MONA: Moving Object Detection from Videos Shot by Dynamic Camera
Boxun Hu, Mingze Xia, Ding Zhao, Guanlin Wu
TL;DR
We address the challenge of separating camera-induced motion from object motion in dynamic-camera videos. MONA combines Dynamic Points Extraction and Moving Object Segmentation to identify dynamic regions using a probabilistic model $p(\mathbf{x}|V,\mathbf{x}_q)$, adaptive frame-wise thresholding with $\bar{m}_t$, and an area-proportional bounding-box filter to prompt SAM for precise segmentation. Evaluation via integration with LEAP-VO on MPI Sintel shows over 60% gains in ATE, RPE trans, and RPE rot, validating robustness and effectiveness. The results indicate MONA's potential to improve markerless dataset generation and urban-planning workflows by enabling more accurate camera trajectory estimation in the presence of moving objects.
Abstract
Dynamic urban environments, characterized by moving cameras and objects, pose significant challenges for camera trajectory estimation by complicating the distinction between camera-induced and object motion.

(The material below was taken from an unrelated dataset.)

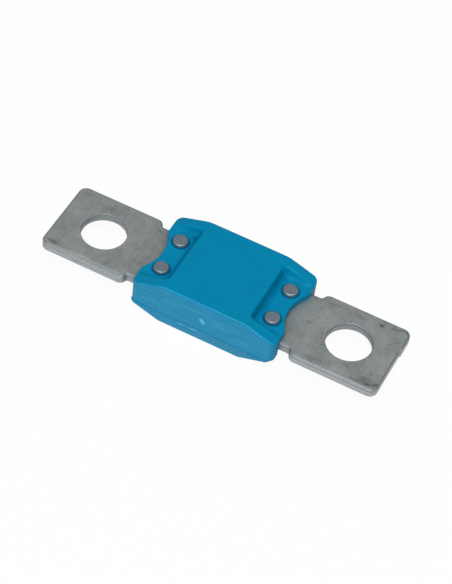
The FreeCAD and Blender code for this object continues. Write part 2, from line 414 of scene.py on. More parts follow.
def shearedEdge(rollRadius, rollShare):
    # section of a punched edge from the top down, as (inset, level): flat rim, quarter round roll, fine
    # groove, upright break and lower edge; roll point = (r * (1 - sin a), top - r * share * (1 - cos a))
    top = strip["thickness"] / 2
    drop = rollRadius * rollShare
    turn = np.radians(np.linspace(0, 90, 9))
    roll = np.stack([rollRadius * (1 - np.sin(turn)), top - drop * (1 - np.cos(turn))], axis=1)
    scoreLevel = top - max(strip["scoreDrop"], drop + strip["scoreDepth"])
    score = [(share * strip["scoreDepth"], scoreLevel + above) for share, above in strip["score"]]
    lowerEdge = [(inset, above - top) for inset, above in strip["lowerEdge"]]
    return np.array([(rollRadius + strip["flatRim"], top), *roll.tolist(), *score, (0, 0), *lowerEdge])


def thinLink(points):
    # points with the coined middle of the link drawn in: level = middle + offset * share, where share is
    # thin / full thickness within the thin length and 1 beyond its ramp
    share = np.clip((np.abs(points[:, 0]) - strip["thinLength"] / 2) / strip["thinRamp"], 0, 1)
    share = strip["thinThickness"] / strip["thickness"] * (1 - share) + share
    points[:, 2] = strip["middle"] + points[:, 2] * share
    return points


def widened(points, outline):
    # rim with the wide roll on the front of the left blade: point = plain + (wide - plain) * share
    x, y = outline.T
    grown, ended = np.interp(x, strip["wideFrom"], (0, 1)), np.interp(x, strip["wideTo"], (0, 1))
    share = np.minimum(grown, 1 - ended) * (y < 0)
    wide, _ = edgeBand(outline, shearedEdge(strip["wideRoll"], strip["rollDrop"]))
    return points + (wide - points) * share[None, :, None]


def eased(points, outline):
    # rim with smaller insets near sharp corners, where lines that are moved in would cross:
    # point = outline + inset * (1 - eased * share), with the share falling from 1 to 0 over the reach
    waist = (strip["waistRadius"], strip["linkWidth"] / 2)
    window = (strip["linkLength"] / 2, strip["neckWidth"] / 2)
    corners = [(i * x, j * y) for x, y in (waist, window) for i in (-1, 1) for j in (-1, 1)]
    corners.append(((strip["length"] - strip["cropStep"]) / 2, strip["cropPlace"] - strip["cropRun"] / 2))
    away = np.min([np.hypot(*(outline - corner).T) for corner in corners], axis=0)
    kept = 1 - strip["eased"] * np.interp(away, strip["easedReach"], (1, 0))
    plan = outline + (points[..., :2] - outline) * kept[None, :, None]
    return np.concatenate([plan, points[..., 2:]], axis=2)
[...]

We introduce MONA, a novel framework designed for robust moving object detection and segmentation from videos shot by dynamic cameras. MONA comprises two key modules: Dynamic Points Extraction, which leverages optical flow and tracking any point to identify dynamic points, and Moving Object Segmentation, which employs adaptive bounding box filtering, and the Segment Anything for precise moving object segmentation. We validate MONA by integrating with the camera trajectory estimation method LEAP-VO, and it achieves state-of-the-art results on the MPI Sintel dataset comparing to existing methods. These results demonstrate MONA's effectiveness for moving object detection and its potential in many other applications in the urban planning field.